# COLLECTED DATA
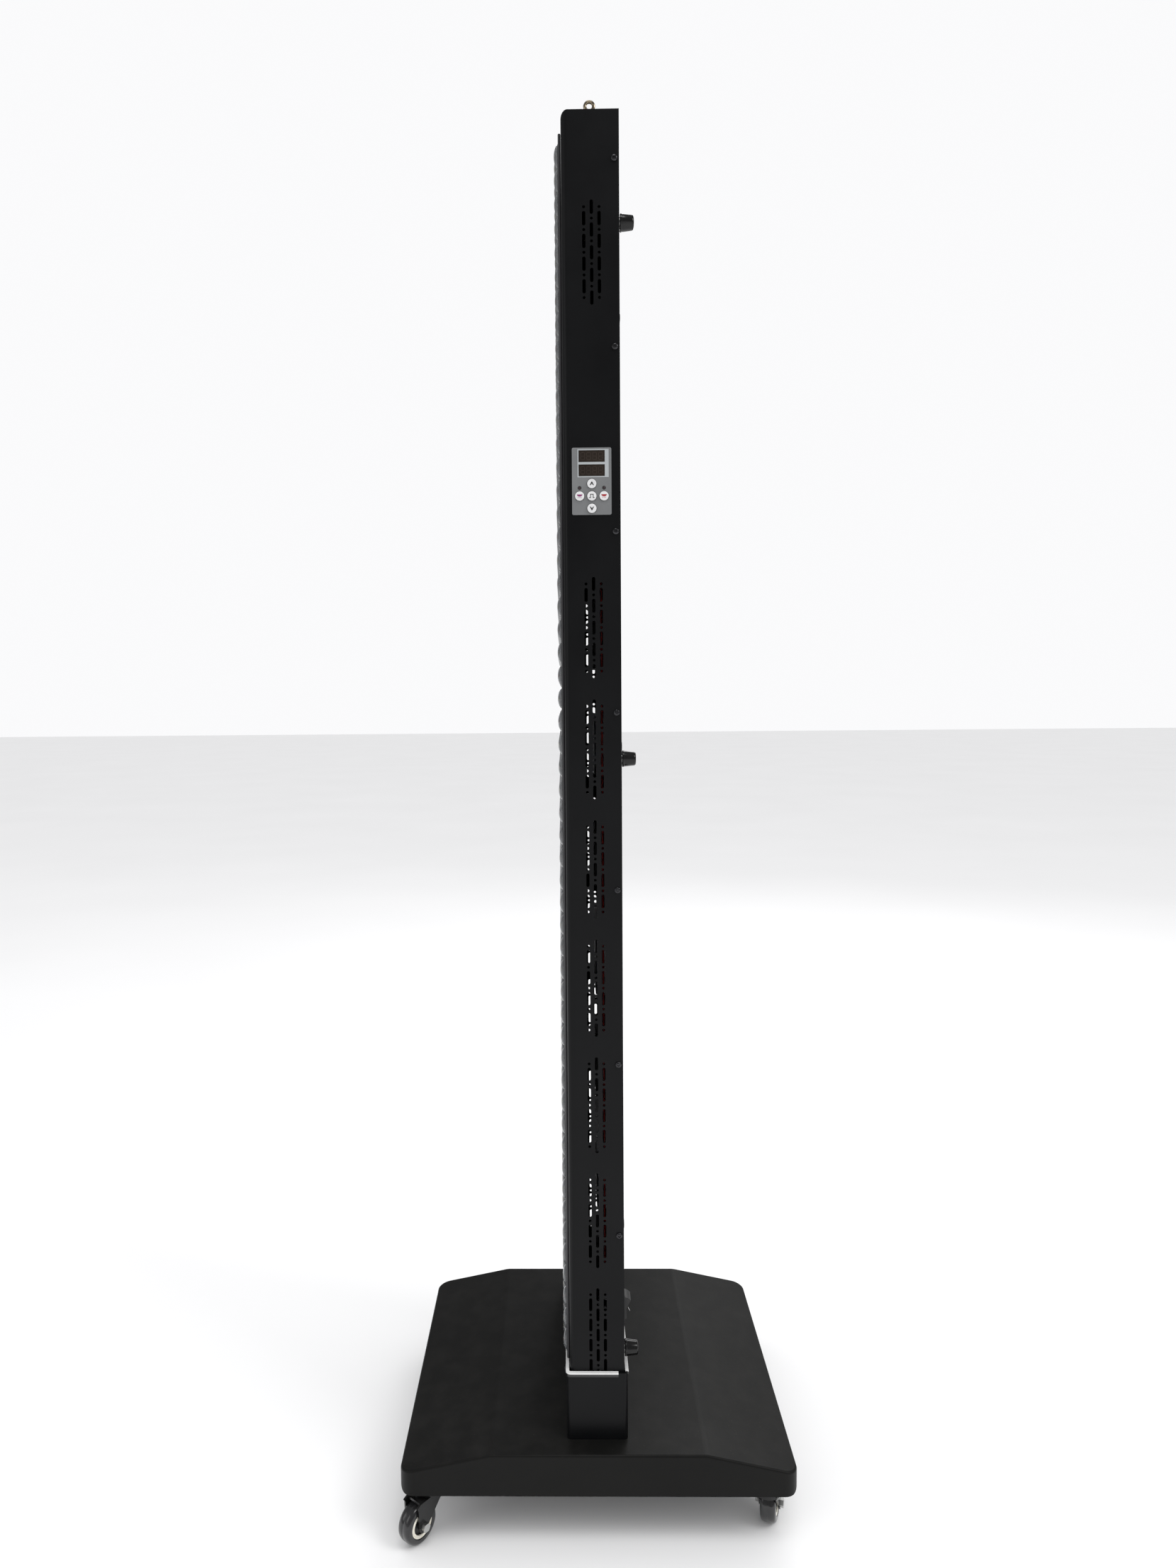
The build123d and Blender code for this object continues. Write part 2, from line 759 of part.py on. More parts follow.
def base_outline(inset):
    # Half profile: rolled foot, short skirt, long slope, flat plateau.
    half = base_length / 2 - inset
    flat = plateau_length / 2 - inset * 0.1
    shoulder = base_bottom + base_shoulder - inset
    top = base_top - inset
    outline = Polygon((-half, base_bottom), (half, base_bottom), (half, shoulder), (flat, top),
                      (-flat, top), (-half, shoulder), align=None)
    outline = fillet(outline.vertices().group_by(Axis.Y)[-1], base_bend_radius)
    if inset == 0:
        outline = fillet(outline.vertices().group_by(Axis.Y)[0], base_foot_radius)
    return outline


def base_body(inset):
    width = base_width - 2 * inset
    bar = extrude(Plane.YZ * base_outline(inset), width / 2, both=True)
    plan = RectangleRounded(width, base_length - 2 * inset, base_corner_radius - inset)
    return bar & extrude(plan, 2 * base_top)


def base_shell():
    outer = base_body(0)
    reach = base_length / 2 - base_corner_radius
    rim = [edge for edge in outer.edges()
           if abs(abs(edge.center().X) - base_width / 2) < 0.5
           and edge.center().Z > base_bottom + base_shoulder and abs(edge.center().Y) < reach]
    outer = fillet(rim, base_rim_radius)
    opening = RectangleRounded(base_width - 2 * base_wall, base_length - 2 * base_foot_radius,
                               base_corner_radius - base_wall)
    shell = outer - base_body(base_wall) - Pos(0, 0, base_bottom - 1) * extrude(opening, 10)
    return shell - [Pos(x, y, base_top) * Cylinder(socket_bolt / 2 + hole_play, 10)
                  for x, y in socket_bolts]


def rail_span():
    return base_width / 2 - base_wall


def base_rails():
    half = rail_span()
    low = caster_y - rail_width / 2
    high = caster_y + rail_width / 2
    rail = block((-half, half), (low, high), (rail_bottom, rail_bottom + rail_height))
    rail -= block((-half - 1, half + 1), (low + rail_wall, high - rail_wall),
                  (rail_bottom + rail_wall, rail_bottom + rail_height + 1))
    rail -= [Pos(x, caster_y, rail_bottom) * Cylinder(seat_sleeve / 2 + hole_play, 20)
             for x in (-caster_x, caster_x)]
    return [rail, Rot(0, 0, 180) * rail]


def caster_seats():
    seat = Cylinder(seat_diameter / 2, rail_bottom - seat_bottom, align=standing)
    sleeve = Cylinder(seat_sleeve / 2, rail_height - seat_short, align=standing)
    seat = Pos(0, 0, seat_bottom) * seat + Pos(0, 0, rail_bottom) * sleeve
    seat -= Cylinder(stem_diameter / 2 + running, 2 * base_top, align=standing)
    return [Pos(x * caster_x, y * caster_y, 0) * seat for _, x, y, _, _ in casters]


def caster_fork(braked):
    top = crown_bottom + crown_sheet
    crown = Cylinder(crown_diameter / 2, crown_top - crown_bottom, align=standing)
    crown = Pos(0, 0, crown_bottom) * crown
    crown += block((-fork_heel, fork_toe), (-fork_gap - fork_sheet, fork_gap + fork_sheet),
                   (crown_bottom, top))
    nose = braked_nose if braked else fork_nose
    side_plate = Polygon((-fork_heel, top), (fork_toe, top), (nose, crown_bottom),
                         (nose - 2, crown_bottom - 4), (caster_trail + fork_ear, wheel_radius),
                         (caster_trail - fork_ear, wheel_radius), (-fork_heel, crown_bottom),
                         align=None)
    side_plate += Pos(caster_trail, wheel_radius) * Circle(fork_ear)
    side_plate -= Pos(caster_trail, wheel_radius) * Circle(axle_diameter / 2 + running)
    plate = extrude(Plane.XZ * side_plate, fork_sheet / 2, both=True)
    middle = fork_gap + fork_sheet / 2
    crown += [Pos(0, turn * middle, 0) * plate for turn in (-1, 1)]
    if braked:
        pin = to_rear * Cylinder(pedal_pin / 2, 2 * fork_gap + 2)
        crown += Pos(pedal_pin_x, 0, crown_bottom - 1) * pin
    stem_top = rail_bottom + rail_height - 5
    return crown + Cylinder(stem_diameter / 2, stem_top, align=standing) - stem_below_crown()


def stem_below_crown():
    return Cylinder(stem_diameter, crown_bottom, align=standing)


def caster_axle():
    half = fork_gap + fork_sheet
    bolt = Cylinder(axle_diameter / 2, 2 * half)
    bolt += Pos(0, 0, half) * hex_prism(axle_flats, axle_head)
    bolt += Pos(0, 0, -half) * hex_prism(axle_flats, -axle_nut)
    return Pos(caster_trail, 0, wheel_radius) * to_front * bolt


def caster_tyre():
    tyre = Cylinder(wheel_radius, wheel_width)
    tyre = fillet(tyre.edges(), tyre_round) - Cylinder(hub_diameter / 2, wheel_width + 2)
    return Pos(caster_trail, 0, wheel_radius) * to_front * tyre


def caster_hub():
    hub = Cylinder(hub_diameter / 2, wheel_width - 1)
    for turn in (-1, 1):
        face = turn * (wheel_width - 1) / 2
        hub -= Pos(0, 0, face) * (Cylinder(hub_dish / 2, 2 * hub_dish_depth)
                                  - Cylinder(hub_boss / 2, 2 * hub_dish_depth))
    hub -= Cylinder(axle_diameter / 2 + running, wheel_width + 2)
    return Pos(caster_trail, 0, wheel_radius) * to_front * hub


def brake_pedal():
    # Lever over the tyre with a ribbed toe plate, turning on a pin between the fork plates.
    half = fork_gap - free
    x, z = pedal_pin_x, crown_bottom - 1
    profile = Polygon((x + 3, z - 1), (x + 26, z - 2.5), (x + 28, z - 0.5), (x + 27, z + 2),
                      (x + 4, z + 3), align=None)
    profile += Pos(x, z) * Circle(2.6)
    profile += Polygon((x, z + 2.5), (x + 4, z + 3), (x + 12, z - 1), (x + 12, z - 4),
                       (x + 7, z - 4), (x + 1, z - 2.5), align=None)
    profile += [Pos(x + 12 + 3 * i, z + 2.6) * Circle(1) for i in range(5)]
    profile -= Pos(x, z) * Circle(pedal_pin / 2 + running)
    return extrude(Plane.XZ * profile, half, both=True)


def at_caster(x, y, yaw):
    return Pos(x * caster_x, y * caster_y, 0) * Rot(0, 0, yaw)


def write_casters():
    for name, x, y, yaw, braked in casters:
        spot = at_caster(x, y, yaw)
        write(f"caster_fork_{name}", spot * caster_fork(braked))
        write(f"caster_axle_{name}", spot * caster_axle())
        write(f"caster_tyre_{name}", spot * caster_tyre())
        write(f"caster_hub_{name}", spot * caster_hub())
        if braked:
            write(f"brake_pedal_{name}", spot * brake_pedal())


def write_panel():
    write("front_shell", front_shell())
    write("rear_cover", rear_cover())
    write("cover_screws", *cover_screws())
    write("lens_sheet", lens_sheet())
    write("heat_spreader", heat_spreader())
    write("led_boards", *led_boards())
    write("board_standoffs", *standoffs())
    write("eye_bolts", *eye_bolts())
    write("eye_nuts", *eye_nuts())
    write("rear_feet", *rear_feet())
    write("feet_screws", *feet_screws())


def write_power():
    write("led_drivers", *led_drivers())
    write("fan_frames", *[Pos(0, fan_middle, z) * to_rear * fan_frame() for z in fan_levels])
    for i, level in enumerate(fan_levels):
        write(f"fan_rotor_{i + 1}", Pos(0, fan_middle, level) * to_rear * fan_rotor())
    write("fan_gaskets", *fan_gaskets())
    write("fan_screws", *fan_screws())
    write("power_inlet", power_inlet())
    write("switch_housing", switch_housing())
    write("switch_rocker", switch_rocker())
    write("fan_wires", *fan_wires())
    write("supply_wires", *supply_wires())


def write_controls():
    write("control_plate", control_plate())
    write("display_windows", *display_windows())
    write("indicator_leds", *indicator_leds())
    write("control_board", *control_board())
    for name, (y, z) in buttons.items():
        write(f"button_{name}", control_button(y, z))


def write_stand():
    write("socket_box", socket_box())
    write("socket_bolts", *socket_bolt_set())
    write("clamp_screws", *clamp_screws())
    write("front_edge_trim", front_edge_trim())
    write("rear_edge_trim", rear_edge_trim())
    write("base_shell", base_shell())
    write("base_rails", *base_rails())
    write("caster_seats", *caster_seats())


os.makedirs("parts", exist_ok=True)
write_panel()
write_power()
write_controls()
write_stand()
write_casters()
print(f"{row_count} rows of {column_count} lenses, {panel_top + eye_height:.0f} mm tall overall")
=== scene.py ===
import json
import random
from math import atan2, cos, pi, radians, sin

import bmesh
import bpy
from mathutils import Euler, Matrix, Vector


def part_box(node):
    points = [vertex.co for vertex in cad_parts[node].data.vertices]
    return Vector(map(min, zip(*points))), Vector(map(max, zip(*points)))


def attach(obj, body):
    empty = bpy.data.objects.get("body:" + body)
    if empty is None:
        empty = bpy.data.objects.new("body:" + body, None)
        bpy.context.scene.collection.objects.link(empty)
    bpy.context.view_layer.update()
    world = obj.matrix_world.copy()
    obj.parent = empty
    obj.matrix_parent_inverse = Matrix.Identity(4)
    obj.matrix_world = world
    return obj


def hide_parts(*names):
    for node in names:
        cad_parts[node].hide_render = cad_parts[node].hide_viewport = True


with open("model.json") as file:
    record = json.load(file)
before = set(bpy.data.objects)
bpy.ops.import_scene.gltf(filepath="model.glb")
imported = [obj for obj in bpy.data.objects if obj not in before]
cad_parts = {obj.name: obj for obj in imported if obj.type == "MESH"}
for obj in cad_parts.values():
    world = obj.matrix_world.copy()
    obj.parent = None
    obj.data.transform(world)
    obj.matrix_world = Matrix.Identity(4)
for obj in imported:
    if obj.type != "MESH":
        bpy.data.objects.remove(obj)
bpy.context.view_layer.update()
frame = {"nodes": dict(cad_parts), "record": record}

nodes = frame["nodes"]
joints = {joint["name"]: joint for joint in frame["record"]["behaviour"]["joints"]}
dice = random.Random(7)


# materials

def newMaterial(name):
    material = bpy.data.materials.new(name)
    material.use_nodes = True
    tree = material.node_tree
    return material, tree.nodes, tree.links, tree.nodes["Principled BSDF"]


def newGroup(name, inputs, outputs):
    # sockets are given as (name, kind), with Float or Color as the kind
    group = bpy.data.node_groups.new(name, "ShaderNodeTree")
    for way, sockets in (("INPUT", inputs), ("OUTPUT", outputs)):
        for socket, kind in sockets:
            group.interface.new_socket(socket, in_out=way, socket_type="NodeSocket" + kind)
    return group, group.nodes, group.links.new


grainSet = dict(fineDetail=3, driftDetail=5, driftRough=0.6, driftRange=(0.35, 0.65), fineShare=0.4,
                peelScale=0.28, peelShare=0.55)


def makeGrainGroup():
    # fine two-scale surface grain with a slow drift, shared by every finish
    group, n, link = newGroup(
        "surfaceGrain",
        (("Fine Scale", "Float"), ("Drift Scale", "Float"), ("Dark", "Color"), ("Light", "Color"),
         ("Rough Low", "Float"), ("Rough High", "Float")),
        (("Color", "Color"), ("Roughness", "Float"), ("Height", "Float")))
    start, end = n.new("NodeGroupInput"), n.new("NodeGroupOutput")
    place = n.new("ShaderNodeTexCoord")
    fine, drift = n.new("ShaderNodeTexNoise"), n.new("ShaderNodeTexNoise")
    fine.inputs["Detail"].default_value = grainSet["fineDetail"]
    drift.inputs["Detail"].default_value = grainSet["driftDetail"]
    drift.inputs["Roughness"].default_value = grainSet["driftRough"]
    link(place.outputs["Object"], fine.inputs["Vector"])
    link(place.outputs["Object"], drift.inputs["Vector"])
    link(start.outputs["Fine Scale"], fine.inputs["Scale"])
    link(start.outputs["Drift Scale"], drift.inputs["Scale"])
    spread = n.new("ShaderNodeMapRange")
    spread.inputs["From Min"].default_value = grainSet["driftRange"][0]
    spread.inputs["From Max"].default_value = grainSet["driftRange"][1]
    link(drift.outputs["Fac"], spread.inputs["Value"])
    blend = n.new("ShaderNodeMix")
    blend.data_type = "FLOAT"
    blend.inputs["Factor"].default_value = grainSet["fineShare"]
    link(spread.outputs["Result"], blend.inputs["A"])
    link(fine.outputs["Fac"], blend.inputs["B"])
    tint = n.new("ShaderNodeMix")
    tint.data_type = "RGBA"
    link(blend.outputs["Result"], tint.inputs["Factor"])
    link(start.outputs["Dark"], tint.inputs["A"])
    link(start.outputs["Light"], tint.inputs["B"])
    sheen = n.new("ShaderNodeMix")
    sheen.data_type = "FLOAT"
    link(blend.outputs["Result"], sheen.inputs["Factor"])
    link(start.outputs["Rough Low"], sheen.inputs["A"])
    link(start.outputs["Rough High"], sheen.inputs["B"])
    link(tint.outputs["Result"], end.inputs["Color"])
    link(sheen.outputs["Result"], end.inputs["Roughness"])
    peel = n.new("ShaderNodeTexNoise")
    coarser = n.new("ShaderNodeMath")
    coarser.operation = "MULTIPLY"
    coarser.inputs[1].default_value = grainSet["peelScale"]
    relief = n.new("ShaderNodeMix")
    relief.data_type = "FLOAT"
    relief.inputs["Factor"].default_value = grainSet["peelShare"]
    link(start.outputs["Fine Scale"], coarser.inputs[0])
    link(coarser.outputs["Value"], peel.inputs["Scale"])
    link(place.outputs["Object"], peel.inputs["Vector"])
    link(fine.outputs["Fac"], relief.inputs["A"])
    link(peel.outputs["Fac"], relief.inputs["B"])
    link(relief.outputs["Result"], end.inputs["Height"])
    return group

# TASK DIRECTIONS
Please print the material above exactly as it appears, from its first line through the line containing "return bar & extrude(plan, 2 * base_top)", inclusive, and stop there.

# OUTPUT FOR THIS EXERCISE
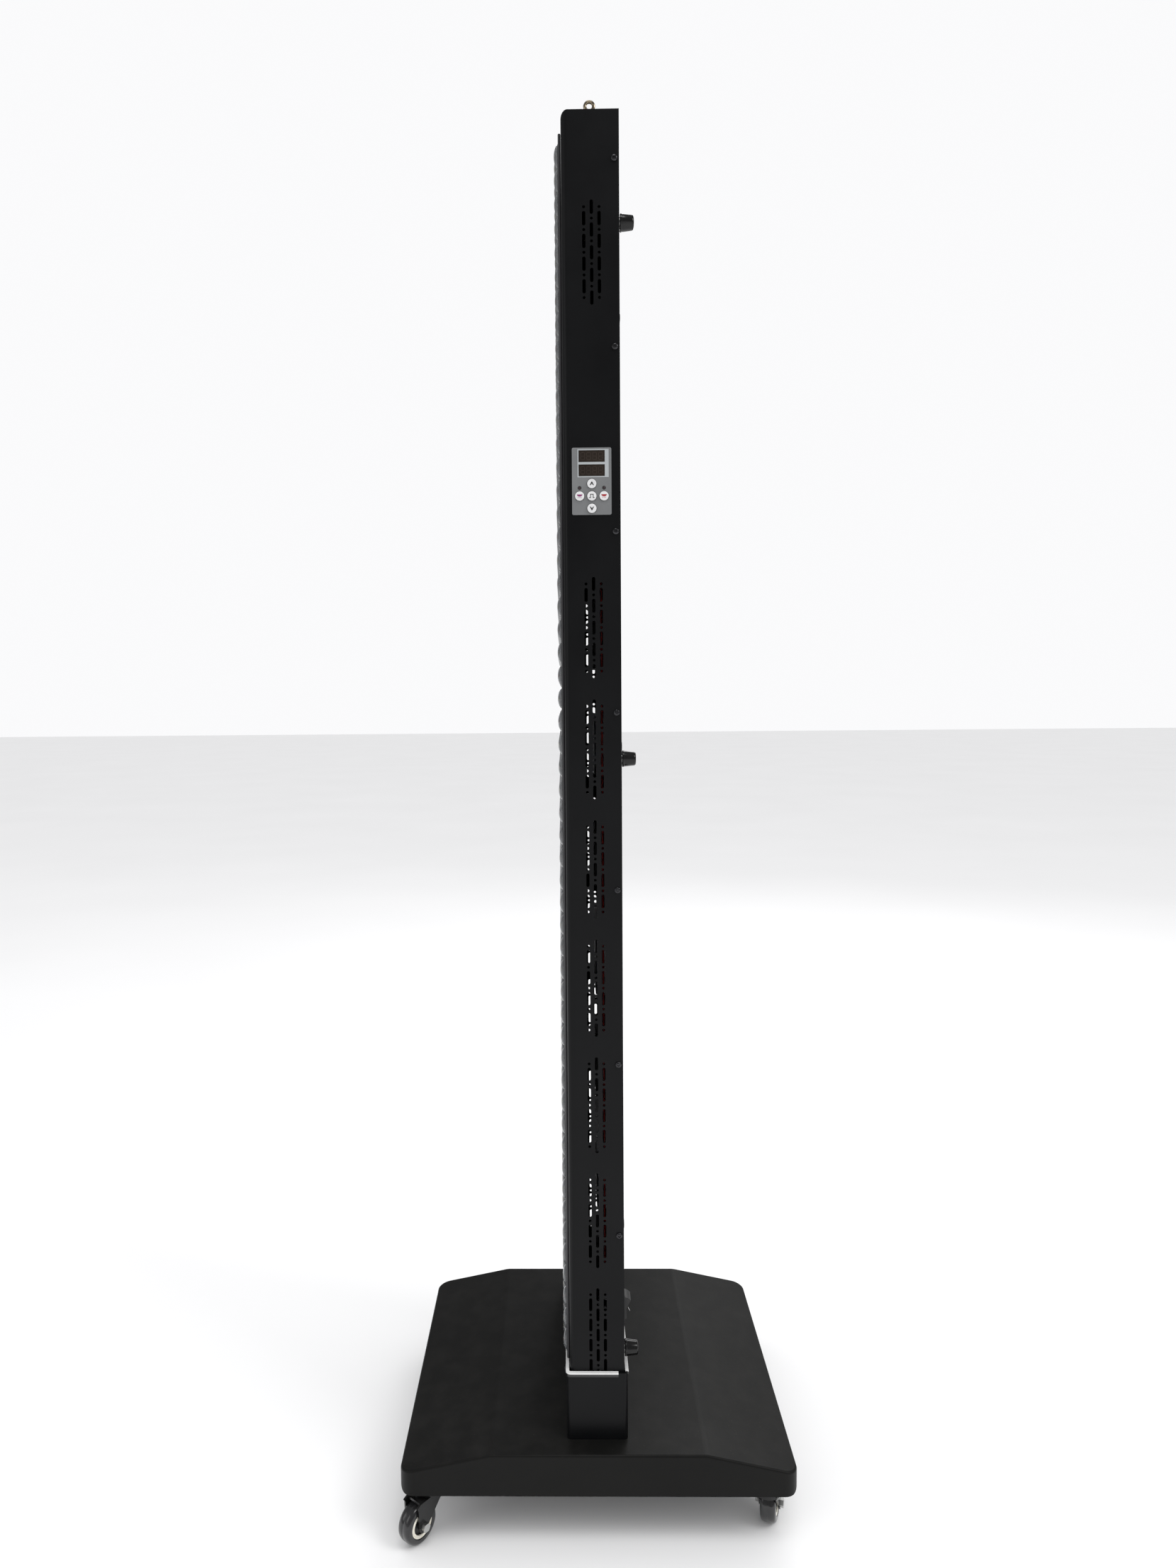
The build123d and Blender code for this object continues. Write part 2, from line 759 of part.py on. More parts follow.
def base_outline(inset):
    # Half profile: rolled foot, short skirt, long slope, flat plateau.
    half = base_length / 2 - inset
    flat = plateau_length / 2 - inset * 0.1
    shoulder = base_bottom + base_shoulder - inset
    top = base_top - inset
    outline = Polygon((-half, base_bottom), (half, base_bottom), (half, shoulder), (flat, top),
                      (-flat, top), (-half, shoulder), align=None)
    outline = fillet(outline.vertices().group_by(Axis.Y)[-1], base_bend_radius)
    if inset == 0:
        outline = fillet(outline.vertices().group_by(Axis.Y)[0], base_foot_radius)
    return outline


def base_body(inset):
    width = base_width - 2 * inset
    bar = extrude(Plane.YZ * base_outline(inset), width / 2, both=True)
    plan = RectangleRounded(width, base_length - 2 * inset, base_corner_radius - inset)
    return bar & extrude(plan, 2 * base_top)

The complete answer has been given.